- SET PROBLEM
From the entries below, reproduce exactly the line containing "geometryOf(fuse(mass.parts)), 0x2f5a38, 0.65));", the line containing "return low + (high - low) * share", and every line in between, with nothing added.

--- Start of DATA IN THIS EXERCISE ---

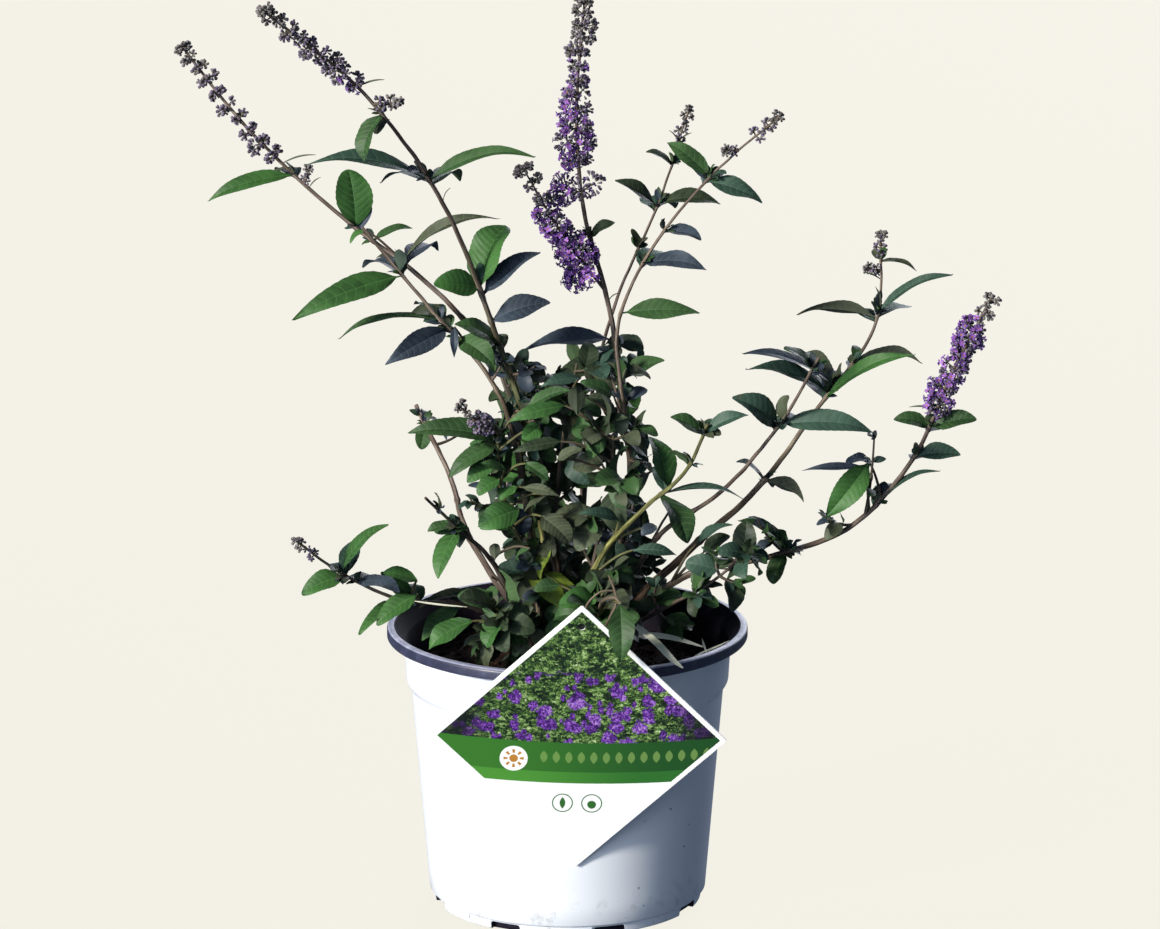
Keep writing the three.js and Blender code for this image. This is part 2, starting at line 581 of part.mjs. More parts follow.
for (const mass of masses) {
  const { cane, curve, draw } = mass;
  const size = (share) => THREE.MathUtils.lerp(...cane.size, share);
  if (cane.leaves) addAxilLeaves(mass, cane, curve, draw);
  for (const [share, length, heading, lean] of cane.sprigs ?? []) {
    addSprig(mass, curve.getPoint(share), aim(heading, lean), length, 13, draw);
  }
  if (cane.twig) {
    eachNode(curve, 0.3, cane.nodes, draw, (share, turn) => {
      const direction = offStem(curve.getTangent(share), turn, 62);
      const length = cane.twig * (1.1 - 0.5 * share);
      addSprig(mass, curve.getPoint(share), direction, length, size(share), draw);
    });
  } else if (cane.nodes) {
    eachNode(curve, cane.bare + 0.06, cane.nodes, draw, (share, turn) => {
      const direction = offStem(curve.getTangent(share), turn, 65);
      addLeaf(mass, curve.getPoint(share), direction, size(share), 20 * draw());
    });
  }
}

masses.forEach((mass) => addMesh(mass.name, geometryOf(fuse(mass.parts)), 0x2f5a38, 0.65));

export default group;
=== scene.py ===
# A butterfly bush in its nursery pot, +Z up, with the plant tag on the -Y side.
# Sizes in the tables are millimetres. Meshes are made in metres.
from math import atan2, copysign, cos, exp, hypot, pi, radians, sin, sqrt

import bpy
from mathutils import Matrix, Vector, noise


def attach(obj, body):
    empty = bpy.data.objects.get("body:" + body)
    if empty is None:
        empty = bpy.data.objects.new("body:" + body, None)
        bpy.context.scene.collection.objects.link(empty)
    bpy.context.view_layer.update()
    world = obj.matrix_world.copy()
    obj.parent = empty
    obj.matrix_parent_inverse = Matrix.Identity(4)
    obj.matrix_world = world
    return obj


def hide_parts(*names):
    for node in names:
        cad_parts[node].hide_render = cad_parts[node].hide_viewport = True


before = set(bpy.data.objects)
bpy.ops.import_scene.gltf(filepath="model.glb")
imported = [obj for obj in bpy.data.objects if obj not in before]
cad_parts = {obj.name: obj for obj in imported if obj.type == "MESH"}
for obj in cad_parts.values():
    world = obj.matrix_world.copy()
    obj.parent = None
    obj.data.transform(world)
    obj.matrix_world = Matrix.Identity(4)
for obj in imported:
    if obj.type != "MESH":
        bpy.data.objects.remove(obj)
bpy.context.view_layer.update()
mm = 0.001
print("frame loaded,", len(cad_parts), "nodes")


# small helpers

def lerp(low, high, share):
    return low + (high - low) * share


def clamp(value, low=0.0, high=1.0):
    return max(low, min(high, value))


def paint(code):
    # '#rrggbb' as the linear colour that sockets take
    channels = [int(code[i:i + 2], 16) / 255 for i in (1, 3, 5)]
    linear = [c / 12.92 if c <= 0.04045 else ((c + 0.055) / 1.055) ** 2.4 for c in channels]
    return (*linear, 1.0)


def dice(seed):
    # the same repeatable draw of numbers from 0 to 1 as the part's source has
    state = seed

    def draw():
        nonlocal state
        state = (state + 0x6D2B79F5) & 0xFFFFFFFF
        t = ((state ^ (state >> 15)) * (state | 1)) & 0xFFFFFFFF
        t ^= (t + (((t ^ (t >> 7)) * (t | 61)) & 0xFFFFFFFF)) & 0xFFFFFFFF
        return ((t ^ (t >> 14)) & 0xFFFFFFFF) / 4294967296

    return draw


def pick(sockets, key):
    if isinstance(key, int):
        return sockets[key]
    return next((s for s in sockets if s.identifier == key), None) or sockets[key]


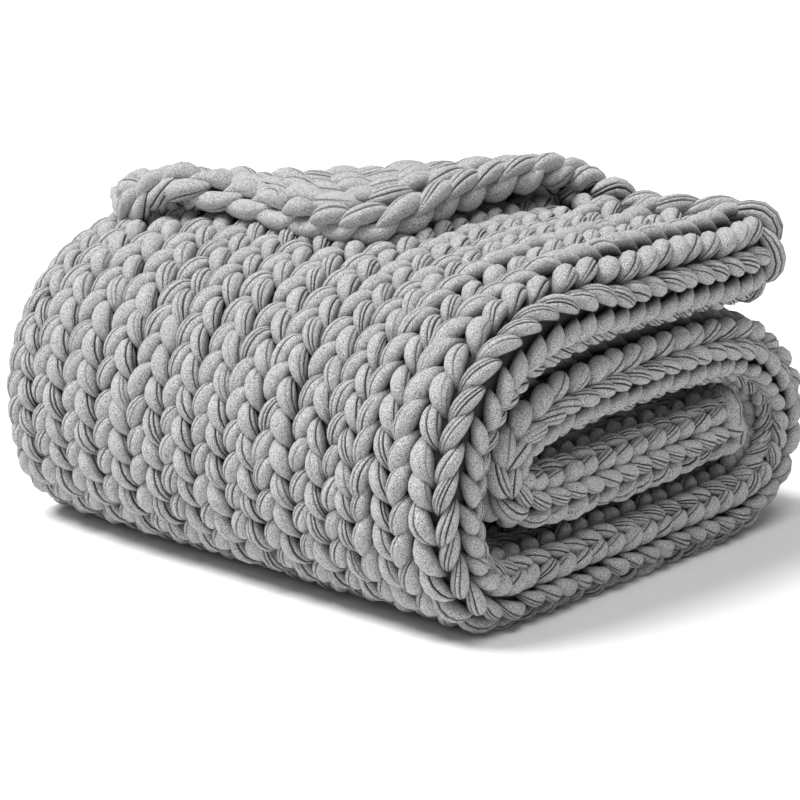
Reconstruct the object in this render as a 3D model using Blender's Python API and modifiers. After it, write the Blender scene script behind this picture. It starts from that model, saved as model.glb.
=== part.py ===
"""Chunky hand-knit weighted blanket, doubled along its length, rolled up flat and laid down.

The cloth is one closed shell. Its middle surface is a grid whose points are carried by one
fold function from cloth coordinates (wale, distance from the end edge) to space:
a lengthwise hairpin fold at +X, a flattened roll in the Y-Z plane, and the end of the upper
ply turned back over the left two thirds of the top. Metres, Z up, origin at the middle of
the underside.
"""

import bpy
import math
import numpy as np

NAME = "weighted_blanket"

# ---- driving sizes -------------------------------------------------------------------
WALE = 0.033                 # width of one knit column; every size below is in wales
FOLD_X = -1.21               # centre of the lengthwise fold, seen along the roll
PLY_WALES = 14.35            # wales in one ply, from the middle of the fold to the side edge
FOLD_WALES = 1.5             # wales that lie on the half circle of the fold
PLY_SHARE = 0.82             # thickness of a ply over its share of the doubled layer
PLY_MOST = 0.68              # greatest thickness of a ply
TURNED_THICK = 0.50          # thickness of the ply where it is turned back
LIFTED_THICK = 0.45          # thickness where its end lifts off the roll
RIB_RISE = 0.06              # how far a wale stands out of the ply's middle surface
LEFT_SAG = 0.09              # how much lower the side with the open edges sits
LEFT_DRAW = 0.07             # how much it draws in, front and back
SAG_FROM = 9.5               # wale where that starts
FLAT_LIFT = 0.045            # slice of the underside pressed flat by the weight

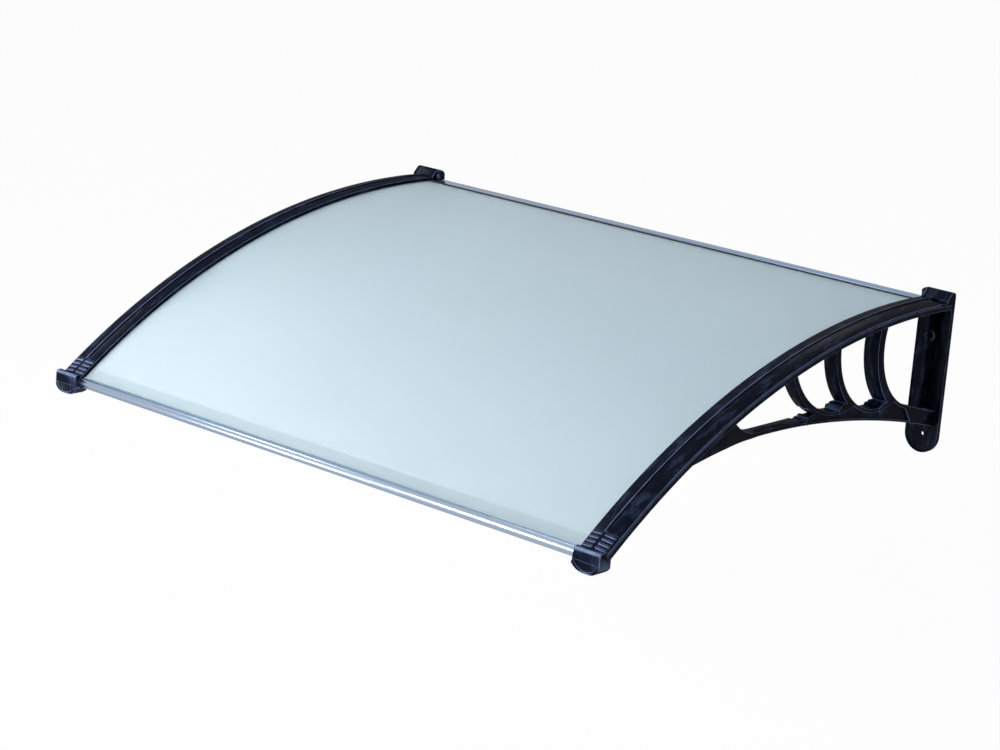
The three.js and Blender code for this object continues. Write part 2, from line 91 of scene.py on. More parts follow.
def bow(cx, cy, r, start, end, steps):
    """Points of a circle's arc."""
    turns = [start + (end - start) * i / steps for i in range(steps + 1)]
    return [(cx + r * math.cos(a), cy + r * math.sin(a)) for a in turns]


def bezier(p0, p1, p2, p3, steps):
    """Points of a cubic curve."""
    points = []
    for i in range(steps + 1):
        t = i / steps
        k = ((1 - t) ** 3, 3 * t * (1 - t) ** 2, 3 * t * t * (1 - t), t**3)
        points.append(tuple(sum(w * p[j] for w, p in zip(k, (p0, p1, p2, p3))) for j in (0, 1)))
    return points


# Modelling steps


def alone(piece):
    """Selects one piece and nothing else."""
    if bpy.context.object and bpy.context.object.mode != "OBJECT":
        bpy.ops.object.mode_set(mode="OBJECT")
    bpy.ops.object.select_all(action="DESELECT")
    bpy.context.view_layer.objects.active = piece
    piece.select_set(True)


def edit_all(piece):
    alone(piece)
    bpy.ops.object.mode_set(mode="EDIT")
    bpy.ops.mesh.select_all(action="SELECT")


def done():
    bpy.ops.object.mode_set(mode="OBJECT")


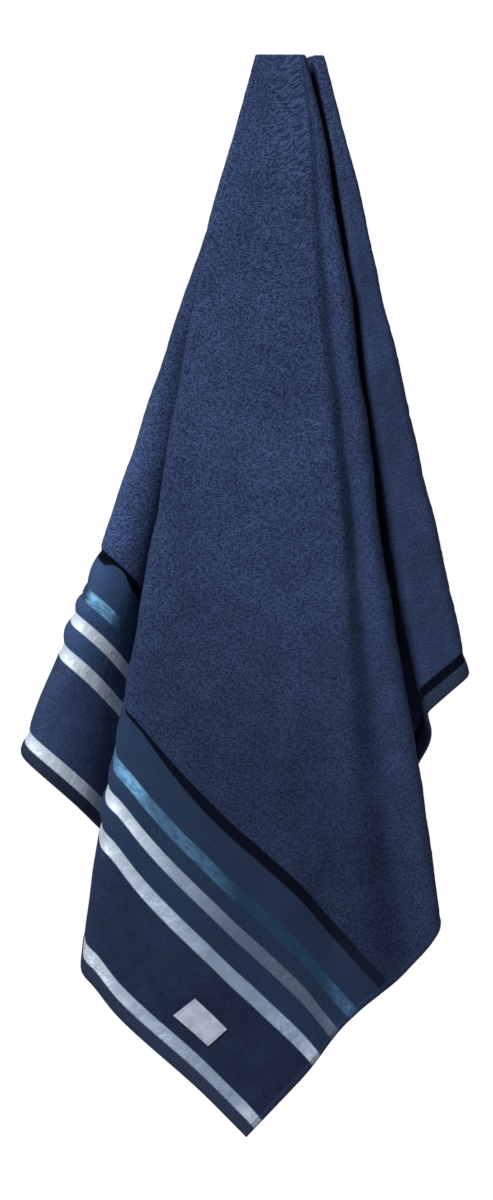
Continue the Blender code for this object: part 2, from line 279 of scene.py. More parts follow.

--- End of DATA IN THIS EXERCISE ---

- RESPONSE FOR THIS EXERCISE
masses.forEach((mass) => addMesh(mass.name, geometryOf(fuse(mass.parts)), 0x2f5a38, 0.65));

export default group;
=== scene.py ===
# A butterfly bush in its nursery pot, +Z up, with the plant tag on the -Y side.
# Sizes in the tables are millimetres. Meshes are made in metres.
from math import atan2, copysign, cos, exp, hypot, pi, radians, sin, sqrt

import bpy
from mathutils import Matrix, Vector, noise


def attach(obj, body):
    empty = bpy.data.objects.get("body:" + body)
    if empty is None:
        empty = bpy.data.objects.new("body:" + body, None)
        bpy.context.scene.collection.objects.link(empty)
    bpy.context.view_layer.update()
    world = obj.matrix_world.copy()
    obj.parent = empty
    obj.matrix_parent_inverse = Matrix.Identity(4)
    obj.matrix_world = world
    return obj


def hide_parts(*names):
    for node in names:
        cad_parts[node].hide_render = cad_parts[node].hide_viewport = True


before = set(bpy.data.objects)
bpy.ops.import_scene.gltf(filepath="model.glb")
imported = [obj for obj in bpy.data.objects if obj not in before]
cad_parts = {obj.name: obj for obj in imported if obj.type == "MESH"}
for obj in cad_parts.values():
    world = obj.matrix_world.copy()
    obj.parent = None
    obj.data.transform(world)
    obj.matrix_world = Matrix.Identity(4)
for obj in imported:
    if obj.type != "MESH":
        bpy.data.objects.remove(obj)
bpy.context.view_layer.update()
mm = 0.001
print("frame loaded,", len(cad_parts), "nodes")


# small helpers

def lerp(low, high, share):
    return low + (high - low) * share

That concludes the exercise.